Now pictures, memorials, in pictures of silver; and I don’t mean to make this sad as I speak of this part of the message.  One of the providences that I have found so poignantly is that as you pastor a church a long time, through many years, the people that you have known and loved pass away.  And it is a grief and a sadness to your heart to see them die.

Of the seven pulpit committee members here in our church there is only one that’s left, and that’s Ralph Baker.  And Ralph, we pray God will give you strength and health and length of days for another generation.  He represented the young people on the pulpit committee.

And the days have passed, memories in silver: Bob Coleman.  It was Bob Coleman that called me when we were called as pastor of the church.  He’d been with Dr. Truett for over forty years, and he was a Sunday school superintendent.  He called me Wednesday night, September 27, 1944.  Betty and I had been out that night being entertained in a home.  We didn’t get in until after eleven o’clock and he called us late that night and said that the church, the First Baptist Church, in Dallas had unanimously called us to be pastor of the church; and for me to be sure as possible to come that Sunday—which would be the first Sunday in October.  So we came down and I preached at that morning hour, the first Sunday in October, twenty-five years ago.  I preached on Make It A Matter of Prayer. 

Oh, that service!  There are some of you people that were here that day and can remember it; one of the most moving, moving hours that you could imagine.  And after the service was over, before the choir was rebuilt, you went out to the study, Dr.

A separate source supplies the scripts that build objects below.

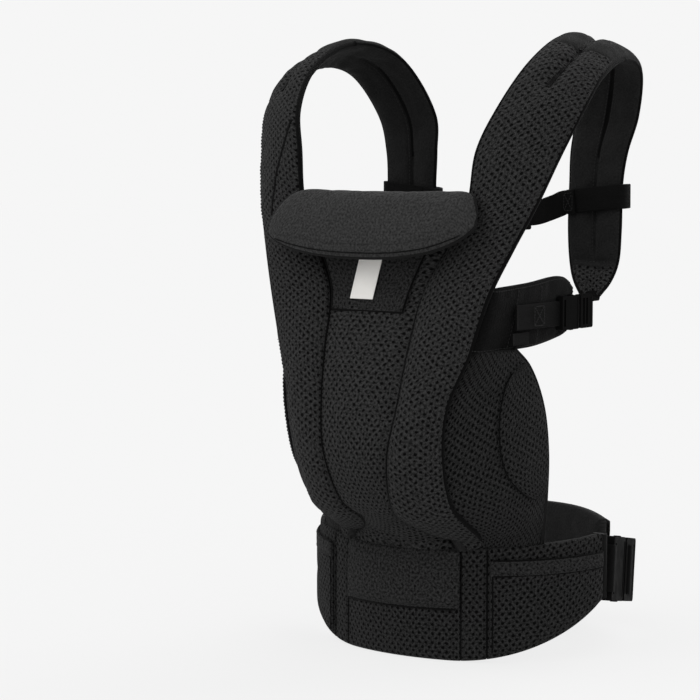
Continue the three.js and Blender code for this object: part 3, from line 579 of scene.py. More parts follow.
class Sheet:
    """A piece of padding or cloth about a middle surface, with a front and a back face.

    The front is the side that shows. turned says that the surface's own normal points the
    other way, so that its columns are taken in reverse."""

    def __init__(self, surface, columns, rows, turned=False):
        self.u, self.v = np.meshgrid(spaced(columns), spaced(rows), indexing="ij")
        if turned:
            self.u = self.u[::-1]
        self.middle = surface(self.u, self.v)
        self.normal = grid_normals(self.middle)
        self.s, self.t = lengths(self.middle, 0), lengths(self.middle, 1)
        self.front = self.back = self.middle

    def rim(self, radius, ends=True, sides=True):
        """0 on the edge, rising as a quarter circle to 1 at radius from it."""
        far = np.full(self.s.shape, 1.0)
        if ends:
            far = np.minimum(far, np.minimum(self.s, self.s[-1:] - self.s))
        if sides:
            far = np.minimum(far, np.minimum(self.t, self.t[:, -1:] - self.t))
        q = np.clip(far / radius, 0, 1)
        return np.sqrt(1 - (1 - q) ** 2)

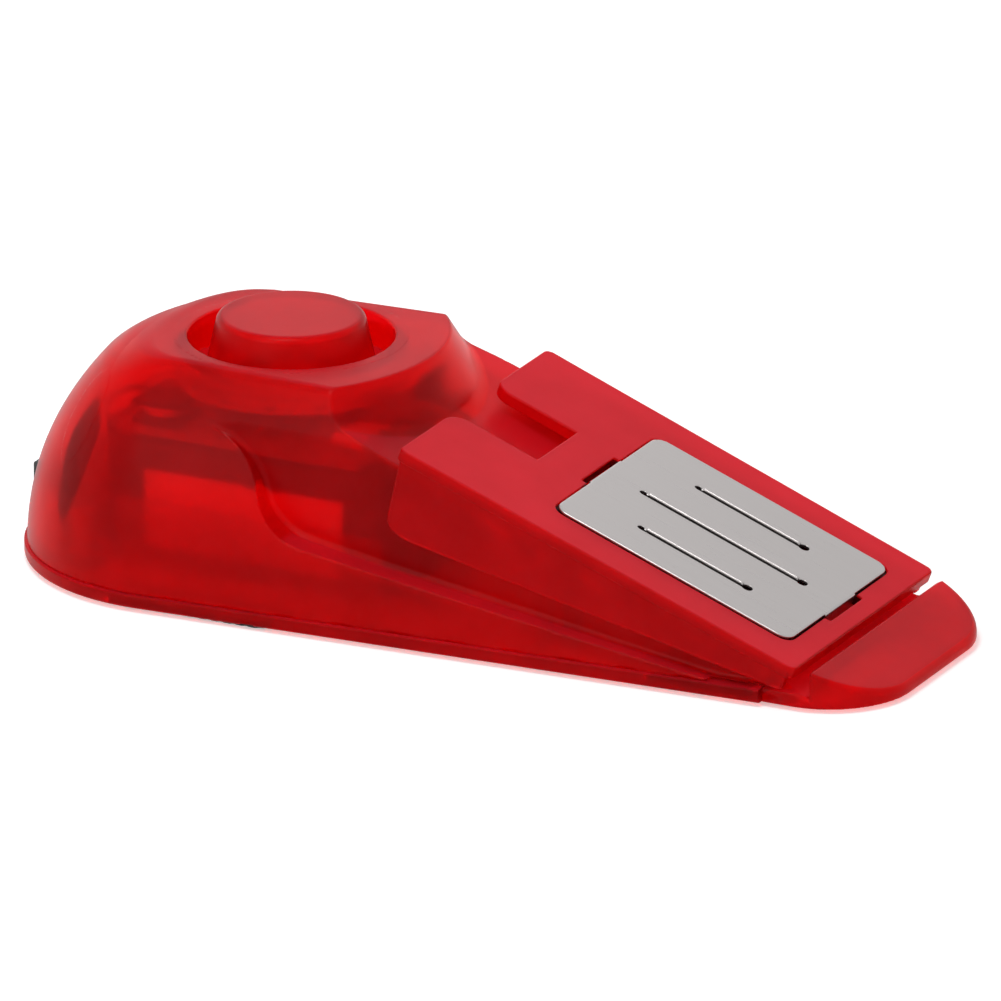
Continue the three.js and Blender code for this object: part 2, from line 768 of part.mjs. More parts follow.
// Flap: slab with notch and tab slots, side skirts, hinge holes and spring peg, in world axes
function flapPoint(run, lift) {
  const [s, c] = [Math.sin(wedgeAngle), Math.cos(wedgeAngle)];
  return [flapRearX + run * c + lift * s, flapRearHeight - run * s + lift * c];
}
function onSlope(solid) {
  const turn = wedgeAngle / degree;
  return solid.rotate([0, turn, 0]).translate([flapRearX, 0, flapRearHeight]);
}
function slopeRun() {
  return flapRun / Math.cos(wedgeAngle);
}
function plateSpan() {
  const front = slopeRun() - plateFrontMargin;
  return [front - plateLength, front];
}
function trayOutline() {
  const run = slopeRun();
  const [rear, front] = [flapRearHalfWidth, flapFrontHalfWidth];
  const r = flapCornerRadius;
  const p = prongRadius;
  const n = notchHalfWidth;
  return polygon([
    ...arc(r, -rear + r, r, halfTurn, halfTurn + quarterTurn, cornerSteps),
    ...arc(run - r, -front + r, r, -quarterTurn, 0, cornerSteps),
    ...arc(run - r, front - r, r, 0, quarterTurn, cornerSteps),
    ...arc(r, rear - r, r, quarterTurn, halfTurn, cornerSteps),
    ...arc(p, n + p, p, halfTurn, halfTurn + quarterTurn, cornerSteps),
    [notchDepth, n],
    [notchDepth, -n],
    ...arc(p, -n - p, p, quarterTurn, halfTurn, cornerSteps),
  ]);
}
function skirt(side) {
  const under = flapThickness / 2;
  const [x0, z0] = flapPoint(skirtStep, -under);
  const [x1, z1] = flapPoint(slopeRun() - skirtFrontGap, -under);
  const cornerX = flapRearX - skirtRearLean;
  const cornerZ = flapRearHeight - skirtRearDrop;
  const lineX = cornerX + skirtCorner;
  const lineZ = cornerZ - skirtCorner / 2;
  const lowX = lineX + (lineZ - skirtLowest) / skirtSlope;
  const bend = new THREE.QuadraticBezierCurve(
    new THREE.Vector2(cornerX, cornerZ + skirtCorner),
    new THREE.Vector2(cornerX, cornerZ - skirtCorner / 4),
    new THREE.Vector2(lineX + skirtCorner, lineZ - skirtCorner * skirtSlope),
  );
  const round = bend.getPoints(cornerSteps).map((p) => [p.x, p.y]);
  const profile = polygon([[x0, z0], ...round, [Math.min(lowX, x1), skirtLowest], [x1, skirtLowest], [x1, z1]]);
  const reach = flapRearHalfWidth + overrun;
  const slab = sideways(profile, -reach, reach);
  const rearX = cornerX - overrun;
  const frontX = flapFrontX + overrun;
  const outer = (x) => side * (flapHalf(x) - skirtStep);
  const inner = (x) => side * (flapHalf(x) - skirtStep - skirtWall);
  const wall = polygon([[rearX, inner(rearX)], [frontX, inner(frontX)], [frontX, outer(frontX)], [rearX, outer(rearX)]]);
  return slab.intersect(raised(wall, 0, roofHeight + overrun));
}
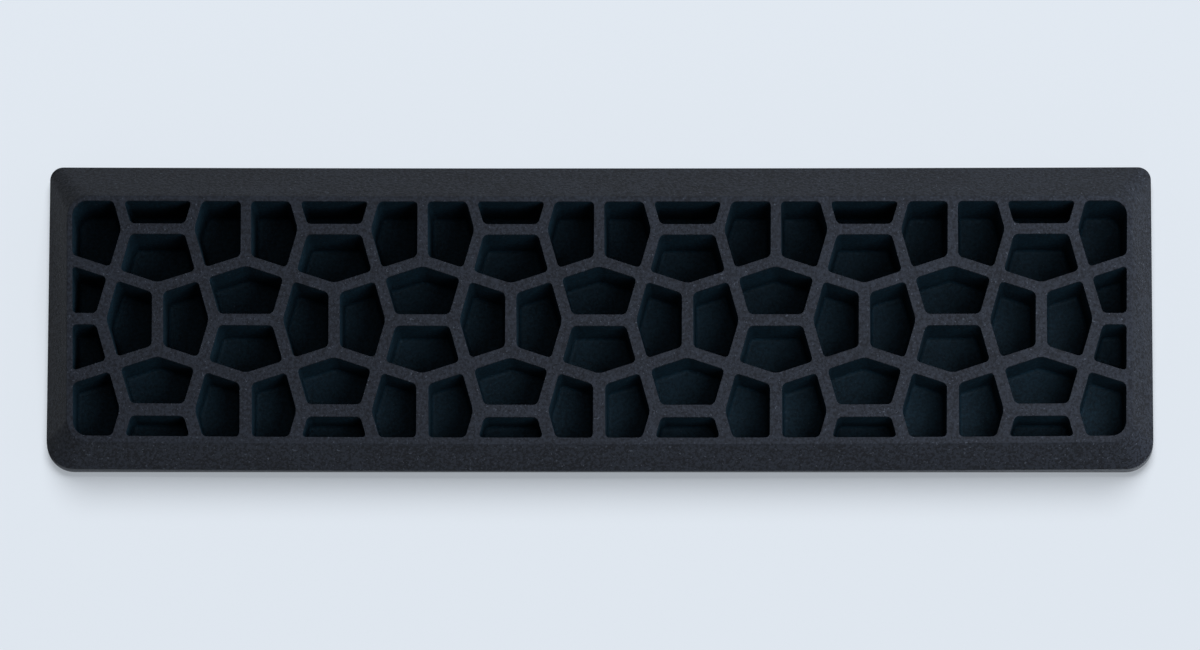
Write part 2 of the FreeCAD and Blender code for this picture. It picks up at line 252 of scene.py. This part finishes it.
# %% Elastomer finish
SKIN_COLOURS = (0.0070, 0.0078, 0.0102, 1.0), (0.0152, 0.0178, 0.0240, 1.0)
# The cell colours are painted shade: the walls and floors of the cells get a darker, colder black than the
# skin.
CELL_SHADE_COLOURS = (0.0014, 0.0060, 0.0098, 1.0), (0.0030, 0.0124, 0.0204, 1.0)
SPECK_COLOUR = (0.042, 0.048, 0.060, 1.0)
DRIFT_SIZE, SKIN_SIZE, SPECK_SIZE = 18 * MM, 0.8 * MM, 0.75 * MM
STRETCH = 1.8
SKIN_DEPTH = 0.2 * MM

finish = Finish("matte_elastomer")
# The first mask is where the painted shade inside the cells goes.
painted_cell_shade, bevel = shade_and_bevel_masks(finish)
drift = finish.noise(DRIFT_SIZE)
skin = finish.noise(SKIN_SIZE, roughness=0.7, tall=STRETCH)
speck = finish.ramp(finish.noise(SPECK_SIZE, detail=1.0, tall=STRETCH), 0.68, 0.74)
blotch = skin * 0.85 + drift * 0.15
fine_tone = finish.ramp(blotch, 0.38, 0.62)
coarse_tone = finish.ramp(blotch, 0.45, 0.55)
tone = fine_tone + (coarse_tone - fine_tone) * bevel
skin_tone = finish.blend(tone, *SKIN_COLOURS)
# The tone inside the cells is painted shade, darker and colder than the skin tone.
cell_shade_tone = finish.blend(tone, *CELL_SHADE_COLOURS)
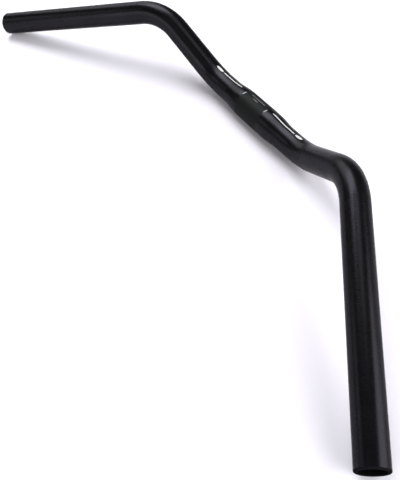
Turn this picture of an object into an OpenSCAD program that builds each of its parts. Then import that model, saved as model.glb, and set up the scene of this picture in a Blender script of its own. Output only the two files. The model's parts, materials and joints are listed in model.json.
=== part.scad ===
// Swept and raised bicycle handlebar, one bent and swaged aluminium tube.
// All lengths are in mm and all angles in degrees.
// The origin is the middle of the clamp zone, on the tube's axis.
// X runs along the clamp zone, the grips go back to -Y and Z is up.
// The bar lies as it comes to rest on a flat floor: on its clamp zone and on the ends of both grips.

/* [Clamp zone] */
// Diameter of the swaged zone that the stem holds
clamp_d = 25.4; // [24:0.1:32]
// Length of the zone at its full diameter
clamp_len = 42; // [30:1:54]
// Length of the taper on each side, from the clamp zone down to the tube
taper_len = 22; // [10:1:24]
// Wall thickness in the clamp zone
clamp_wall = 3; // [2:0.1:4]

/* [Tube] */
// Diameter of the tube, which takes the grips and levers
tube_d = 22.2; // [20:0.1:23.8]
// Wall thickness of the tube
wall = 2.4; // [1.6:0.1:3.4]
// Width of the deburring chamfers on the sawn ends, outside and inside
end_chamfer = 0.5; // [0.2:0.1:0.7]

/* [Bar shape] */
// Overall width over the ends of the grips
bar_width = 640; // [600:10:760]
// Straight length in the middle, between the two riser bends
straight_len = 105; // [104:1:120]
// Height of the grip bends above the clamp zone, with the risers held upright
rise = 43.5; // [40:0.5:60]
// Angle of the risers above the clamp zone
riser_angle = 30; // [26:0.5:36]
// Centreline radius of the riser bends
riser_bend_r = 70; // [50:1:80]
// Sweep of the grips back from the line of the clamp zone
back_sweep = 36.5; // [25:0.5:45]
// Slope of the grips down towards their ends, with the risers held upright
down_slope = 3; // [0:0.5:6]
// Centreline radius of the grip bends
grip_bend_r = 56; // [45:1:64]

/* [Hidden] */

$fn = 52;
clamp_r = clamp_d / 2;
tube_r = tube_d / 2;
clamp_bore_r = clamp_r - clamp_wall;
bore_r = tube_r - wall;
taper_steps = 5;
// Bending draws the tube out a little, so the bends are thinner than the straight runs by
// this much in radius, outside and in the bore
bend_thinning = 0.03;
// The straight runs reach this far into the bends beside them, and taper off by this much
tongue_len = 2;
tongue_taper = 0.1;
// The bore runs this far past the sawn ends, so that it cuts them open
bore_over = 1;
bar_colour = [0.05, 0.05, 0.055];

// Directions of the riser and of the grip, with the risers held upright
riser_dir = [cos(riser_angle), 0, sin(riser_angle)];
grip_dir = [
    cos(back_sweep) * cos(down_slope),
    -sin(back_sweep) * cos(down_slope),
    -sin(down_slope)
];

// Corners of the centreline: where the straight runs would meet without bends
riser_corner_x = straight_len / 2 + riser_bend_r * tan(riser_angle / 2);
riser_run = rise / sin(riser_angle);
grip_corner = [riser_corner_x + riser_run * riser_dir.x, 0, rise];
grip_end_x = bar_width / 2 - tube_r * sqrt(1 - grip_dir.x ^ 2);
grip_run = (grip_end_x - grip_corner.x) / grip_dir.x;
grip_end = grip_corner + grip_run * grip_dir;

// Angle of the grip bend, and the lengths left straight between the bends
grip_bend_angle = acos(riser_dir * grip_dir);
riser_straight = riser_run - riser_bend_r * tan(riser_angle / 2)
    - grip_bend_r * tan(grip_bend_angle / 2);
grip_straight = grip_run - grip_bend_r * tan(grip_bend_angle / 2);

// Turn of the grip bend's plane about the riser, counted from the side that riser_side faces
riser_side = [-sin(riser_angle), 0, cos(riser_angle)];
bend_roll = atan2(grip_dir.y, grip_dir * riser_side);

// Height of a grip end's lowest point above the clamp zone's, at a turn about X
function sag(turn) = let (
    back = grip_end.y * sin(turn) + grip_end.z * cos(turn),
    slope = grip_dir.y * sin(turn) + grip_dir.z * cos(turn)
) back - tube_r * sqrt(1 - slope ^ 2) + clamp_r;

// The turn about X at which the clamp zone and both grip ends touch the floor
function lying_turn(low, high, rounds) = let (middle = (low + high) / 2)
    rounds == 0 ? middle
    : sag(middle) > 0 ? lying_turn(middle, high, rounds - 1)
    : lying_turn(low, middle, rounds - 1);
lie = lying_turn(0, 89, 40);

// Share of the taper's step that is still at the clamp zone's radius, from 1 to 0
function taper_share(part) = 1 - part ^ 2 * (3 - 2 * part);

// One side of the middle's outline, from the full diameter out to the plain tube
function taper_points(inner_r, outer_r) = [
    for (i = [0 : taper_steps])
        let (part = i / taper_steps)
        [outer_r + (inner_r - outer_r) * taper_share(part), clamp_len / 2 + taper_len * part]
];

// Outline of the tapered tongue with which a run of radius r reaches into the bend beyond z,
// which is up the run's axis where way is 1 and down it where way is -1
function tongue(r, z, way) = [[r, z], [r - tongue_taper, z + way * tongue_len], [0, z + way * tongue_len]];
function reversed(points) = [for (i = [len(points) - 1 : -1 : 0]) points[i]];

// The straight middle along Z, swaged out to mid_r and tapering to end_r
module swaged_middle(mid_r, end_r) {
    half = straight_len / 2;
    upper = concat(taper_points(mid_r, end_r), tongue(end_r, half, 1));
    lower = [for (point = reversed(upper)) [point.x, -point.y]];
    rotate_extrude()
        polygon(concat(lower, upper));
}

// A straight run along Z, with what follows it
module straight(run, r) {
    rotate_extrude()
        polygon(concat(reversed(tongue(r, 0, -1)), tongue(r, run, 1)));
    translate([0, 0, run])
        children();
}

// A bend that starts along Z and turns towards X, or towards the side that roll gives, with
// what follows it. Its circle is turned back, so that the facets of a mesh line up.
module bend(bend_r, angle, r, roll = 0) {
    rotate([0, 0, roll])
        translate([bend_r, 0, 0]) {
            rotate([-90, 0, 0])
                rotate_extrude(angle = angle, start = 180)
                    translate([bend_r, 0])
                        rotate(roll)
                            circle(r = r - bend_thinning);
            rotate([0, angle, 0])
                translate([-bend_r, 0, 0])
                    rotate([0, 0, -roll])
                        children();
        }
}

// One side of the bar along Z, from the end of the middle to the grip, which is its child
module arm(r) {
    bend(riser_bend_r, riser_angle, r)
        straight(riser_straight, r)
            bend(grip_bend_r, grip_bend_angle, r, bend_roll)
                children();
}

// The outside of the straight grip run, with the deburring chamfer of its sawn end
module outer_grip() {
    rotate_extrude()
        polygon(concat(reversed(tongue(tube_r, 0, -1)), [
            [tube_r, grip_straight - end_chamfer],
            [tube_r - end_chamfer, grip_straight],
            [0, grip_straight]
        ]));
}

// The bore of the grip run, flared by the chamfer at its mouth and run past the sawn end
module grip_bore() {
    mouth_r = bore_r + end_chamfer;
    rotate_extrude()
        polygon(concat(reversed(tongue(bore_r, 0, -1)), [
            [bore_r, grip_straight - end_chamfer],
            [mouth_r, grip_straight],
            [mouth_r, grip_straight + bore_over],
            [0, grip_straight + bore_over]
        ]));
}

// The middle along X with an arm on each side
module whole_run(mid_r, end_r) {
    rotate([0, 90, 0])
        swaged_middle(mid_r, end_r);
    for (side = [0, 1])
        mirror([side, 0, 0])
            translate([straight_len / 2, 0, 0])
                rotate([0, 90, 0])
                    mirror([1, 0, 0])
                        arm(end_r)
                            children();
}

module handlebar() {
    color(bar_colour)
        rotate([lie, 0, 0])
            difference() {
                whole_run(clamp_r, tube_r)
                    outer_grip();
                whole_run(clamp_bore_r, bore_r)
                    grip_bore();
            }
}

handlebar();
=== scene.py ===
"""A swept-back, raised bicycle handlebar, lying on the floor of a white studio.

Lengths are in metres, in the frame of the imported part: +X along the clamp zone, the grips go back
to -Y, +Z up from the floor. "Along" is the length of the tube's centreline from the middle of the
clamp zone, negative on the left arm; "around" is the angle round the tube, 0 to the front (+Y in
the clamp zone) and 90 degrees on top.
"""

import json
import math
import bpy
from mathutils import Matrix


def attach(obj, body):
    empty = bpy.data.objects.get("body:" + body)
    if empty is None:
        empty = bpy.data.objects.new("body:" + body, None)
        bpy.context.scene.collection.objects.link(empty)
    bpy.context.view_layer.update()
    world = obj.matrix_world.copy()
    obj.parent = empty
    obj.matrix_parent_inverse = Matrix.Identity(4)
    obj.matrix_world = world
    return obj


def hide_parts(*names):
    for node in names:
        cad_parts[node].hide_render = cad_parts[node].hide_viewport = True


bl_info = {
    "name": "Bicycle handlebar",
    "version": (1, 0, 0),
    "blender": (4, 5, 0),
    "location": "3D View > Sidebar > Handlebar",
    "description": "Builds a swept-back bicycle handlebar, its print and its studio",
    "category": "Object",
}

from collections import namedtuple

import bpy
import numpy as np
from mathutils import Matrix

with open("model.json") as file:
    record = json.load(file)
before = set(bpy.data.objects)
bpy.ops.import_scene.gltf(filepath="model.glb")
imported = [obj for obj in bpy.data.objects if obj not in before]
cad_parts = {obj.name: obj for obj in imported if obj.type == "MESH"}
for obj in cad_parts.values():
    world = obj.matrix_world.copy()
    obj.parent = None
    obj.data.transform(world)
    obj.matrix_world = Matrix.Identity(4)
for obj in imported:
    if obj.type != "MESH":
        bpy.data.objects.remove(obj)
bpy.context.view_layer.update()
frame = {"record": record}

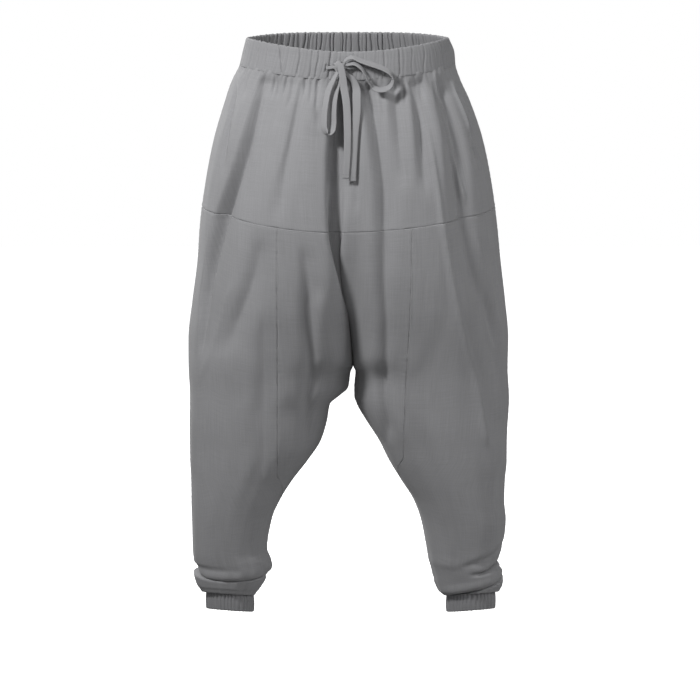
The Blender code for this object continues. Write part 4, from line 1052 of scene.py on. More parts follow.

Truett’s study, through that door there.  And as the service was over and we walked out, Bob Coleman and I, he put his arms around me, and he said, “Young pastor, this day is your anniversary.”  He said, “I have never lived through such as hour, or such a day as this, and today is your anniversary.”  And that’s why the anniversary of the pastor is on the first Sunday in October.

Sweet Bob Coleman wore a red flower, a rose, in his lapel there, said he loved any color just so it was red.  And he was always at the Patterson Street entrance, greeting the people who came to Sunday school.  God left him here with me to help me for a year and a half.  And we buried him from this place.  And I shared in the service from this sacred pulpit.  And in my memorial address for dear, sweet Bob Coleman, I said, “I notice that the Texas Special on the Katy railway track, the Texas Special goes from Union Station out to the Highland Park Station and there it stops.  And then there’s a booster engine because the grade beyond Highland Park is high.  There is a booster engine that pushes it over the hill.”  I said, “That’s what Bob Coleman has been to me.”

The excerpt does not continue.